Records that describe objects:
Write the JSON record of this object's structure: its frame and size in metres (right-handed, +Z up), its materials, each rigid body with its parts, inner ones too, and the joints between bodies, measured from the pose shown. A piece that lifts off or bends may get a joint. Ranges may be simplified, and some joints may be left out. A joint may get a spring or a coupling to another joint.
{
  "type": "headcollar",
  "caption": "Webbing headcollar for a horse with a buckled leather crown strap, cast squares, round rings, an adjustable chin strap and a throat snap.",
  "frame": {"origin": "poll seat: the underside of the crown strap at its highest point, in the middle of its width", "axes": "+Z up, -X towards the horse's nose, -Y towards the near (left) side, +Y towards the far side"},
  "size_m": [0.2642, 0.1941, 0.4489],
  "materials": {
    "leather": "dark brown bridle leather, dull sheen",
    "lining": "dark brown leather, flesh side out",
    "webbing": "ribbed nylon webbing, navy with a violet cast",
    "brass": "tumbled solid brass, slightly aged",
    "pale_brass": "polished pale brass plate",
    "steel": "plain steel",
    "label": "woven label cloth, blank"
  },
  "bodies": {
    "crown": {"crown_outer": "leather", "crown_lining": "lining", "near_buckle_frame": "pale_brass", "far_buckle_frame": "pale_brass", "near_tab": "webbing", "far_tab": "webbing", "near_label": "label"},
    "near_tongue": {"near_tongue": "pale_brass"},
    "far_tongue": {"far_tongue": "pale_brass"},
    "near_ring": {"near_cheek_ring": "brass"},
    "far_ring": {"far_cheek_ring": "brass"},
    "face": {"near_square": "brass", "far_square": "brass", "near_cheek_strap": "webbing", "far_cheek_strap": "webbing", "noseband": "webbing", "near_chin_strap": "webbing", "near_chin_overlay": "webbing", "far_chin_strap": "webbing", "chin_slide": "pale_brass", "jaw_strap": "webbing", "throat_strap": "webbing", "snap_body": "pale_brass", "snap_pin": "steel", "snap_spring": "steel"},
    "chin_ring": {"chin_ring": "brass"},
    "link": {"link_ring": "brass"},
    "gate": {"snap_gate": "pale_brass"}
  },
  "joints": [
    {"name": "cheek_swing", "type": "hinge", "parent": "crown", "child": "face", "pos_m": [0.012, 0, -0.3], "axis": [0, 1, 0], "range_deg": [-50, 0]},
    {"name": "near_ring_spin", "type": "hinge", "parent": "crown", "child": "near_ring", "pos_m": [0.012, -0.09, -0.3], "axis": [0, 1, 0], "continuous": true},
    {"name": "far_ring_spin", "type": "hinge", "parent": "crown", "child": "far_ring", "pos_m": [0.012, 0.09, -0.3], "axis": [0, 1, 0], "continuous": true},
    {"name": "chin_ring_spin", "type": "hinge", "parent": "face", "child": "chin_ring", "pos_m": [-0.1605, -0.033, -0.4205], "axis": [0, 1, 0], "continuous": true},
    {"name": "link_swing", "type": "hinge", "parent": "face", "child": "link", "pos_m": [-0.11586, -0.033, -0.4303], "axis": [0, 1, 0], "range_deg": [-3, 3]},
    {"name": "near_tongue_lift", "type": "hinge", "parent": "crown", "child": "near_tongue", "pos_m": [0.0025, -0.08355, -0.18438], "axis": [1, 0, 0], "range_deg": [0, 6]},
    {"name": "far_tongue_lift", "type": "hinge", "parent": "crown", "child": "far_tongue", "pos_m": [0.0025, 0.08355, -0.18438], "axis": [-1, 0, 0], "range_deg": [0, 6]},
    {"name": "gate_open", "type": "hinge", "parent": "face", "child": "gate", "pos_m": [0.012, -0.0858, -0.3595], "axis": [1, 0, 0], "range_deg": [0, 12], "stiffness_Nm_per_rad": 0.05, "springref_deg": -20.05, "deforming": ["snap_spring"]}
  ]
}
==
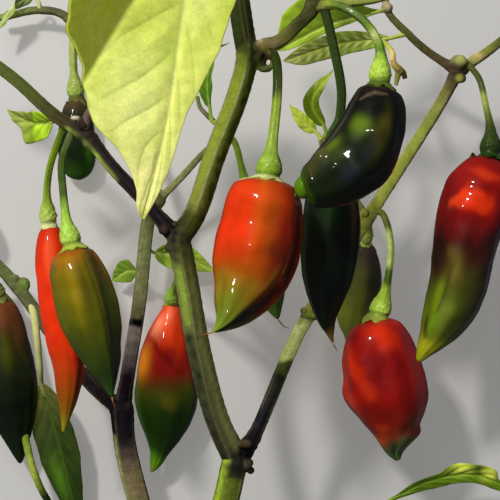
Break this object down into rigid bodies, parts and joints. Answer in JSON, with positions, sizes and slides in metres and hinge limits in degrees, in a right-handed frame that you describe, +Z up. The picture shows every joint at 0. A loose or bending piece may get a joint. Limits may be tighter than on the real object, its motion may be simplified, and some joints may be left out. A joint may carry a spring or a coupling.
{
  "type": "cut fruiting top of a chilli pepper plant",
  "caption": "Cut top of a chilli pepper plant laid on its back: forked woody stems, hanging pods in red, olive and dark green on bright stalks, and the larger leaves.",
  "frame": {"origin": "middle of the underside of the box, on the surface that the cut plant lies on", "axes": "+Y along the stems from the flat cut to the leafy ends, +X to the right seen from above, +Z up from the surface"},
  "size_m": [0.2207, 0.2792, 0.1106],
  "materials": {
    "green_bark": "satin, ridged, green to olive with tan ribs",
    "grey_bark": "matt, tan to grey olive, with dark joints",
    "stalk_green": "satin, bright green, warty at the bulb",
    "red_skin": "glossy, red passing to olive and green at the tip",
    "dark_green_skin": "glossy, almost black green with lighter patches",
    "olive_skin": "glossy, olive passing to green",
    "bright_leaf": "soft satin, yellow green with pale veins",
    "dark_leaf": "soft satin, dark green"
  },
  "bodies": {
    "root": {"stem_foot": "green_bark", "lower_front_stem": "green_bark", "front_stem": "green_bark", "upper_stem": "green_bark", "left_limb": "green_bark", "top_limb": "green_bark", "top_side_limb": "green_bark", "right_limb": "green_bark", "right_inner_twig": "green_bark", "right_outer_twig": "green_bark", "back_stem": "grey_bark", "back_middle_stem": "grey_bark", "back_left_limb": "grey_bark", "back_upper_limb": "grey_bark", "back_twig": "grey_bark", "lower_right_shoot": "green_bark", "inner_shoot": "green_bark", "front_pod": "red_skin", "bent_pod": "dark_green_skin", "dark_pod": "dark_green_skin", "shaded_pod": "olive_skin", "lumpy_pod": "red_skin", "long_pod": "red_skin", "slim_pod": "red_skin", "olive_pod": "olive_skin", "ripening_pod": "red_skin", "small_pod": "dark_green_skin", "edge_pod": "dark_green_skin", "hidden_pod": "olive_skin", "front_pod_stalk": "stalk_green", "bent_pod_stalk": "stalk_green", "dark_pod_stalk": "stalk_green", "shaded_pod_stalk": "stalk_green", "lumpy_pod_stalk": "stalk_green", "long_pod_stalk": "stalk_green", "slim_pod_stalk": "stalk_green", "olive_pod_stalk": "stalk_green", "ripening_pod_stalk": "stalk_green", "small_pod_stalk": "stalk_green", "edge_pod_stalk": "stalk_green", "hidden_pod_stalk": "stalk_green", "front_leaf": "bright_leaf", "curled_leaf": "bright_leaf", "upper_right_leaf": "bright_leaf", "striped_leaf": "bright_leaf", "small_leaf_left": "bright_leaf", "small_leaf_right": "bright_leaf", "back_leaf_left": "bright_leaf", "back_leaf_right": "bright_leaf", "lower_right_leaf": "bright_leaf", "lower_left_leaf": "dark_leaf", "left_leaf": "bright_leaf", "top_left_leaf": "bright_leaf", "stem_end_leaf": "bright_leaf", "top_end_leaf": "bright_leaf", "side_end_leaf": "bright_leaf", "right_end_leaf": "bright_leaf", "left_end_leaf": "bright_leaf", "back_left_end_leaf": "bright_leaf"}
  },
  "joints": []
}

Work instructions: Identify every line where the string "from" appears.

Finished exercise:
Write the JSON record of this object's structure: its frame and size in metres (right-handed, +Z up), its materials, each rigid body with its parts, inner ones too, and the joints between bodies, measured from the pose shown. A piece that lifts off or bends may get a joint. Ranges may be simplified, and some joints may be left out. A joint may get a spring or a coupling to another joint.
  "frame": {"origin": "middle of the underside of the box, on the surface that the cut plant lies on", "axes": "+Y along the stems from the flat cut to the leafy ends, +X to the right seen from above, +Z up from the surface"},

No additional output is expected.